I began this project in 2020 with an editor’s introduction titled “Myths are the truths we live by,” which offered potential contributors some insights into my thinking about what the project is and what a submission should contain. Now, here I am at the end of the year-long Literary Arts Fellowship that supported the creation of Nobody’s Home, and it seems like time to reflect. Any journey, including a literary one, should yield some result, right?

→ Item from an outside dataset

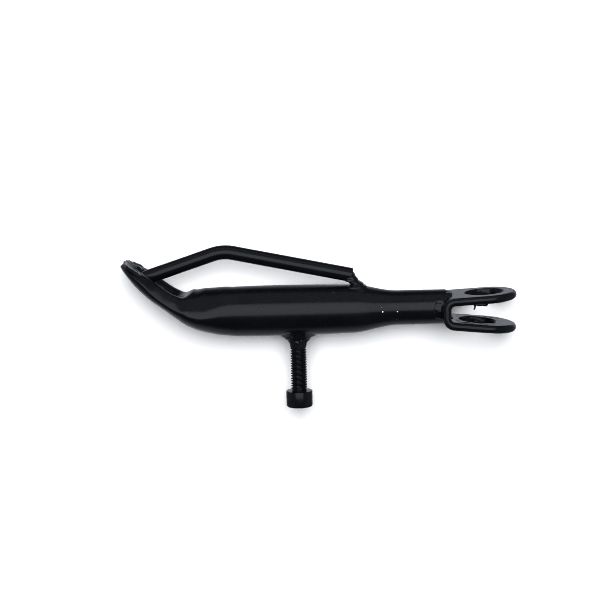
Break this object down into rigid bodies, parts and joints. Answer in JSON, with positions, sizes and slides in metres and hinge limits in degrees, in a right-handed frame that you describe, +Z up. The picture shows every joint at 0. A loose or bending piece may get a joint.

Even for a subject that a person knows well, there is always more to learn. While I’m a creative writer at heart, I’m also a teacher and what educators call a “life-long learner.” So, reading books and watching documentaries about Southern culture was ultimately meant to learn things that would help me in editing this anthology about beliefs, myths, and narratives in the South. It has been a fellowship after all, not a grad school course, but the work of reading published books (for the purpose of commenting on them) and unpublished submissions (for the purpose of publishing them) formed a basis for the substance of the project. And what I learned from those experiences is best summed up this way: there isn’t and never was one monolithic South, but many Souths whose layers and facets are tangled up with each other to the point of being inseparable. The South can no more be embodied by Julia Sugarbaker than it can be by Joe Christmas, but it also can’t be fully what it is without them both. In this once-benighted and now-Sunbelted region, we see what we see, and to some extent what we choose to see, and sometimes we even insist that our unseens don’t exist. It has a lot to do with one’s beliefs, myths, and narratives.
My goal in first proposing then realizing this idea has been to share an array of Southern voices and experiences that allow us to examine (or re-examine) what we believe is true and how we act on those beliefs. For the fellowship, I could have proposed a writing project, rather than an editorial one, and proceeded to spend a year writing about what I believe. (I’ve been encouraged by people to step aside from telling or helping to tell other people’s stories and to tell my own.) But rather than trying to write a twenty-first century Turn in the South, I did with writers in the South what I often do with students in my classroom: I asked broadly, Hey, what do y’all think? The result of that call was a group of submissions, received during four separate time periods, and some of those made it into the anthology. Now, the initial compilation is complete.
For submissions, I put out calls on social media, in the mail, and on writing websites in an effort to draw writers’ attention. This being a digital project, I had benefit of seeing stats about visits and clicks, and found that the ratio of submissions-page visits to actual submissions received was about thirty-to-one. Geographically, I’m located in Alabama and our state arts organization supported the project, so I got a good number of submissions from writers nearby. A healthy number came from most other Southern states. However, I only got one submission related to Arkansas; works set in South Carolina didn’t come until late in the project; and I never did receive anything about Kentucky. Roughly two-thirds of submissions came from women writers, and very few came from writers of color. That latter fact was quite a surprise.
Finally, the project did bring a few other surprises, too— some unwanted. When running ads for the fourth reading period, a few antagonistic Trump supporters apparently saw the ad, checked out the site, then made it known in their own special way that they disapproved of my project, my work, and me in general. While that wasn’t shocking, it was shocking that I only received two submissions about sports— one about horse racing, one about small-town high school football. But not a single query about beliefs, myths, and narratives in college football, NASCAR, the Atlanta Braves . . .
As I leave this first phase and move on to phase two, I am proud of the forty-four essays collected here and am thankful for the opportunity to publish them. I can’t express how much I appreciate the Alabama State Council on the Arts helping me to pursue this project. The funding from the Literary Arts Fellowship enabled a range of work, including web maintenance, mailouts, and online publicity, that built the foundation for Nobody’s Home to not only be here but to continue into the future. I also can’t thank the forty-one contributors enough for their willingness to give a new project a chance, to cooperate on the editorial process, and to help share the anthology with wider audiences.
For now, I’m going to give myself a bit of time off. People can read and enjoy the works that are published here while I take a breather. In November, my editor’s blog Groundwork will have a word on Stephen Monroe’s new book Heritage and Hate, and by the end of the year, all lesson plans should be published. So, as the inimitable Forrest Gump put it, “That’s all I’ve got to say about that.”